Par William Lind − Le 4 décembre 2016 − Source Traditional Right
L’élection de Donald Trump ouvre la porte au changement et à la réforme dans de multiples domaines. Le plus important par dessus tout, pour l’avenir de notre pays, c’est sa grande stratégie 1 et sa politique étrangère – cette dernière, si on la comprend correctement, étant une partie de la première. Les États-Unis ont besoin d’une grande stratégie qui se donne pour objectif de préserver le système des États.
Notre actuelle grande stratégie a été conçue pour un monde d’États en conflit les uns avec les autres. Son objectif est d’assurer la domination de l’Amérique sur les autres États 2. Les États-Unis ne sont pas les premiers à se donner un tel objectif. Comme ses prédécesseurs, l’Amérique est en train d’échouer. Aucun État n’a jamais été assez puissant pour établir ce qu’on appelait autrefois la «monarchie universelle». Les tentatives de l’atteindre se sont toujours terminées par des aventures exagérées, puis la chute. Rappelez-vous, le Portugal dominait autrefois la moitié du monde.

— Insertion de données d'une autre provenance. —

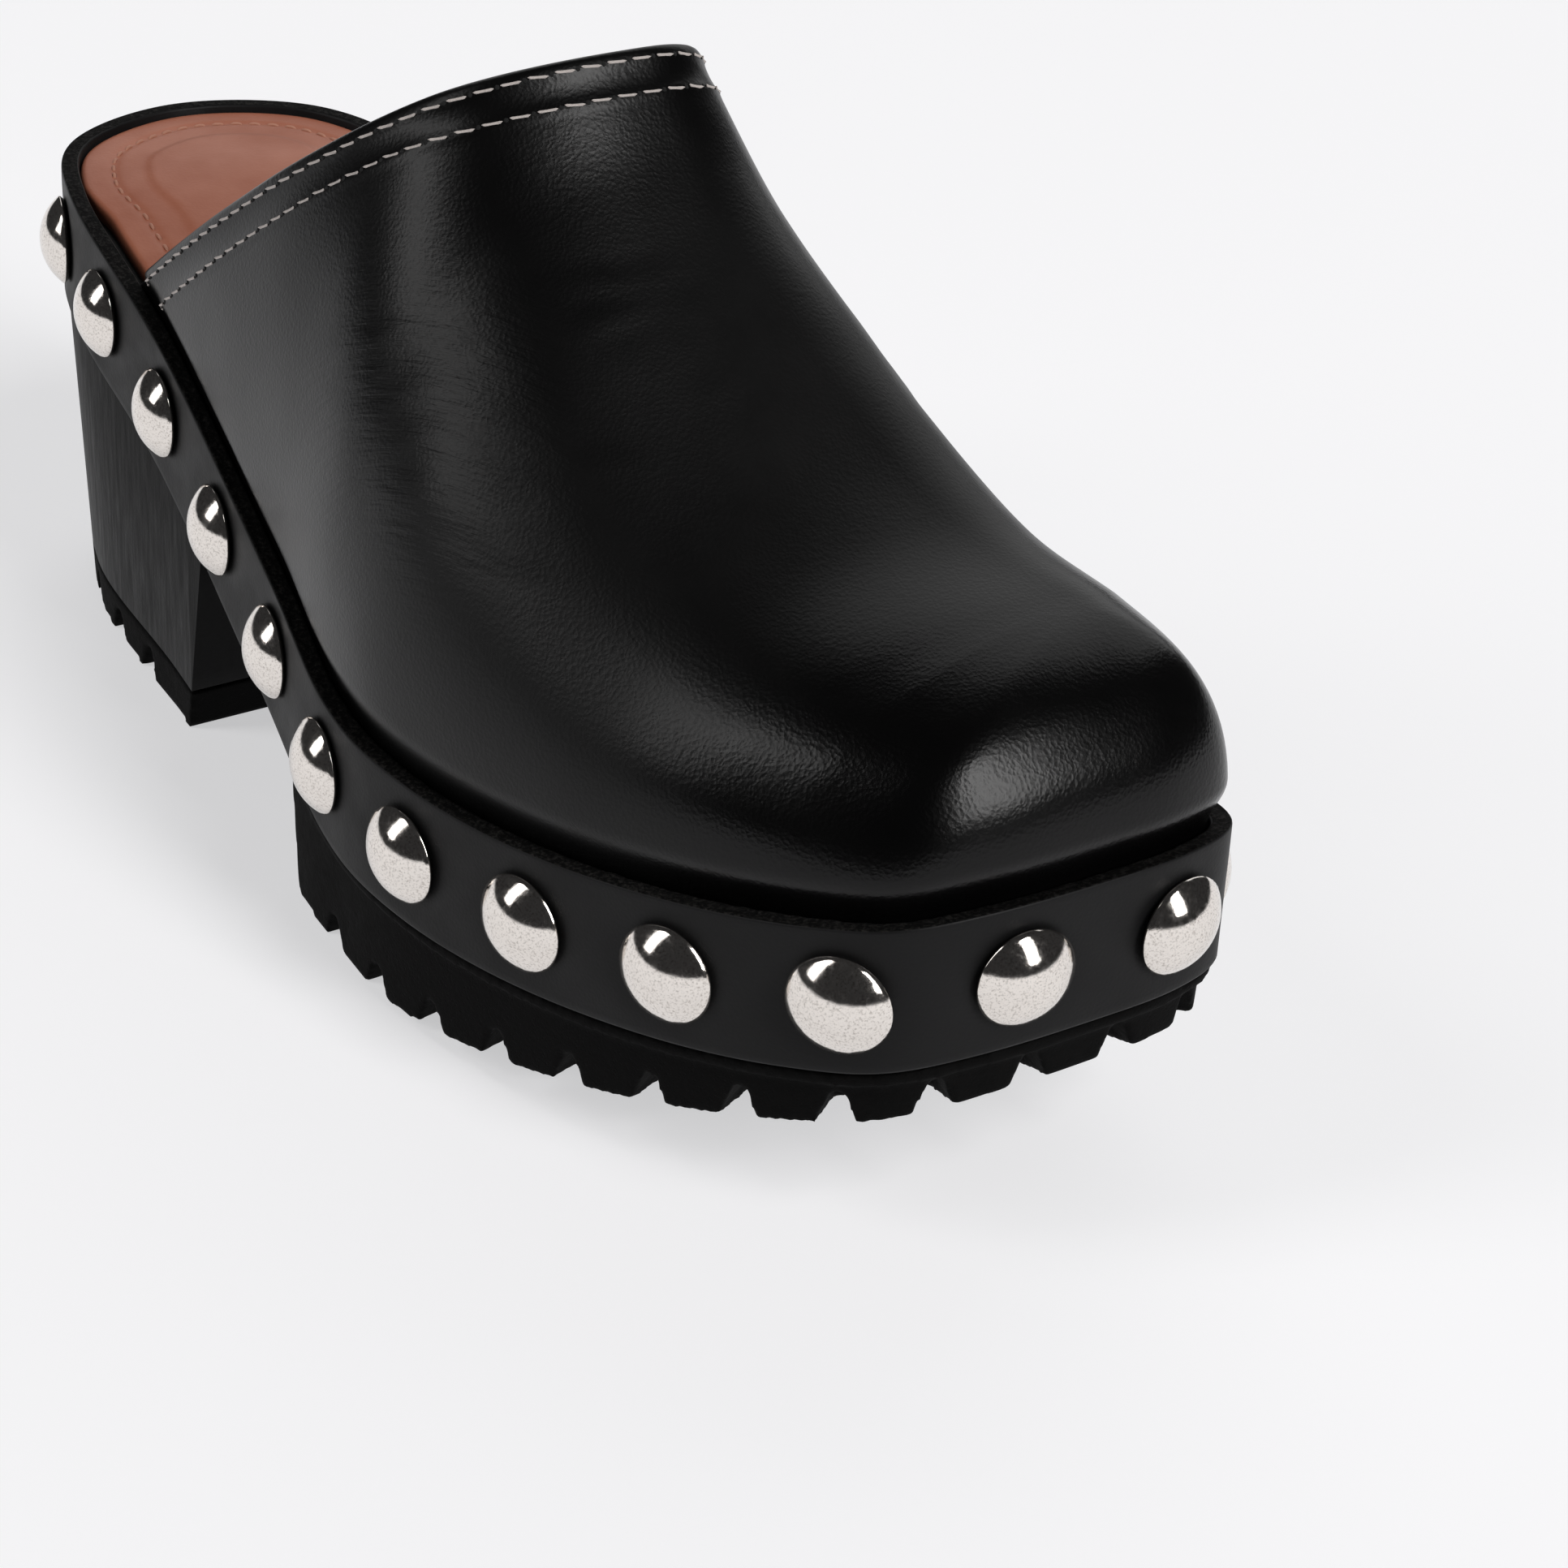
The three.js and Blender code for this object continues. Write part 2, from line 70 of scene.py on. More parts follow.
# Shares along the length and across the ball, from the heel's back, little-toe side first
OUTLINE = (
    (0, -0.079), (0.037, -0.319), (0.125, -0.419), (0.305, -0.443), (0.492, -0.48),
    (0.589, -0.517), (0.665, -0.514), (0.781, -0.439), (0.872, -0.344), (0.942, -0.238),
    (0.976, -0.158), (0.99, -0.021), (0.995, 0.165), (0.993, 0.319), (0.976, 0.435),
    (0.935, 0.478), (0.804, 0.491), (0.688, 0.484), (0.554, 0.389), (0.419, 0.266),
    (0.285, 0.237), (0.125, 0.261), (0.037, 0.161),
)
OUTLINE_STEPS, SPAN_STEPS = 4096, 80
FAIRING = 2.5


def smoothstep(value):
    t = np.clip(value, 0, 1)
    return t * t * (3 - 2 * t)


def mix(a, b, t):
    return a + (b - a) * t


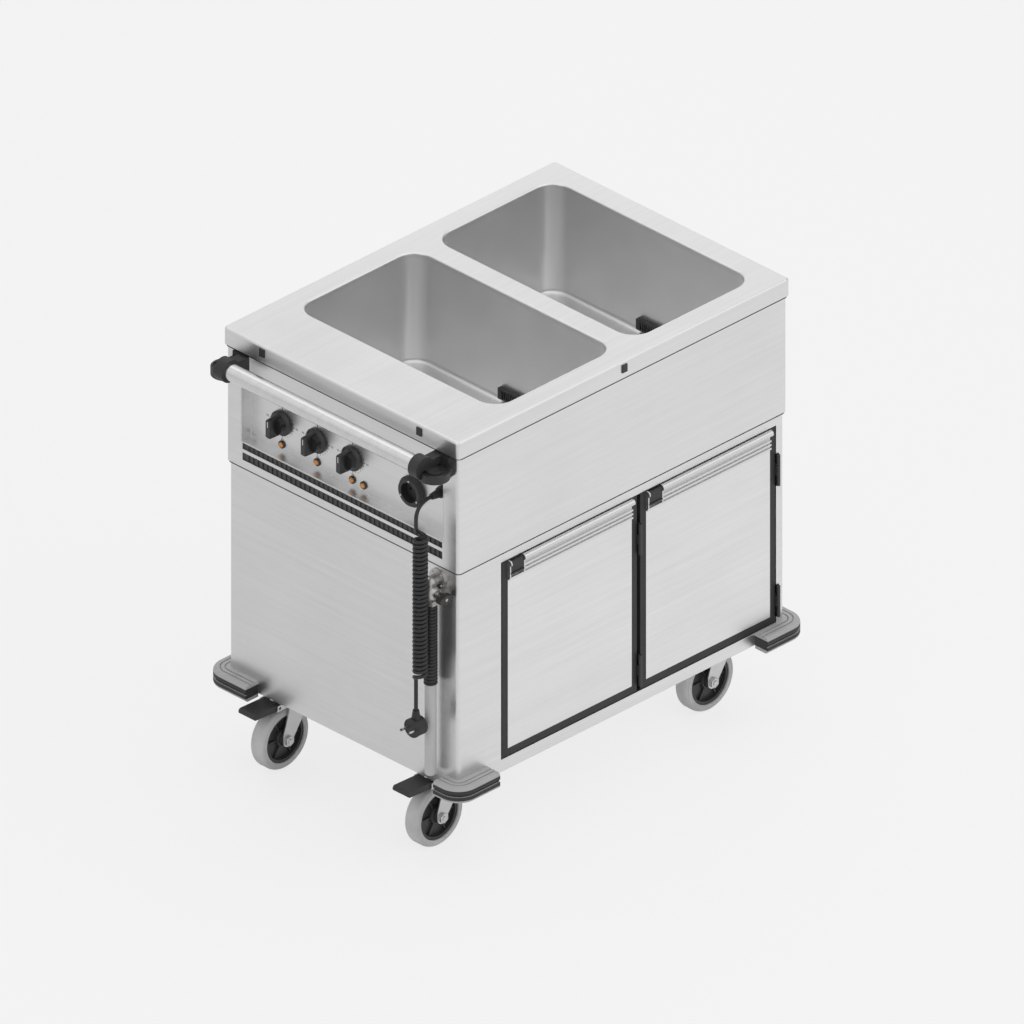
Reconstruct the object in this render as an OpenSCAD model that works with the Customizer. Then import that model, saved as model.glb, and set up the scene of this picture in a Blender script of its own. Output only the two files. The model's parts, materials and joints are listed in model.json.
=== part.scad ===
// Bain marie hot cupboard: two wet wells over two heated compartments, on four swivel castors.
// Millimetres. +X runs from the control end to the far end, -Y is the door side, +Z is up.
// The floor is z = 0 and the origin is below the middle of the trolley without its lead.

/* [Worktop] */
// Height of the worktop over the floor
top_z = 900; // [890:1:920]
// Height of the turned-down edge
fascia_h = 35; // [28:1:36]
// Thickness of the worktop sheet
top_t = 1.5; // [1.2:0.1:2]
// Corner radius of the worktop in plan
top_r = 8; // [7:0.5:10]
// Outer bend radius of the worktop edge
top_bend_r = 5; // [3:0.5:6]
// Height of the rectangular blanking plugs in the fascia
plug_h = 16; // [12:1:18]
// Width of the blanking plugs
plug_w = 13; // [10:1:16]
// How far the blanking plugs stand proud
plug_out = 2; // [1:0.5:3]

/* [Wells] */
// Opening of a well along X
well_l = 308; // [300:1:312]
// Opening of a well along Y
well_w = 516; // [500:1:520]
// Plan corner radius of a well
well_r = 41; // [36:1:50]
// Depth of a well below the worktop
well_depth = 231; // [220:1:233]
// Fillet between the walls and the floor of a well
well_floor_r = 9; // [6:1:14]
// Thickness of the well sheet
well_t = 1.2; // [1:0.1:1.6]
// How far the lip of the worktop turns down into a well
lip_h = 12; // [9:1:16]
// Bend radius where the worktop turns down into a well
lip_r = 4; // [3:0.5:5]
// Distance from a well to the long edges of the worktop
well_side = 46; // [42:1:50]
// Width of a drain strainer along the well's wall
strainer_w = 72; // [60:1:90]
// How far a drain strainer stands off the wall
strainer_out = 10; // [8:1:12]
// Height of a drain strainer
strainer_h = 22; // [20:1:26]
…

Mais le plus important n’est pas que nous réduisions nos objectifs afin de les faire correspondre avec nos moyens dans le cadre des conflits entre États. Le plus important est de réaliser que la guerre de quatrième génération 3 pose une menace tellement grave au système des États tout entier, que les conflits entre États sont maintenant devenus obsolètes. Nous avons besoin d’une alliance de tous les États contre les entités de type quatrième génération 4. Si nous et les autres grandes puissances, tout particulièrement la Russie et la Chine, continuons de nous chamailler entre nous, le XXIe siècle connaîtra probablement la fin du système des États tout entier. L’anarchie pure et simple sera lâchée sur le monde 5.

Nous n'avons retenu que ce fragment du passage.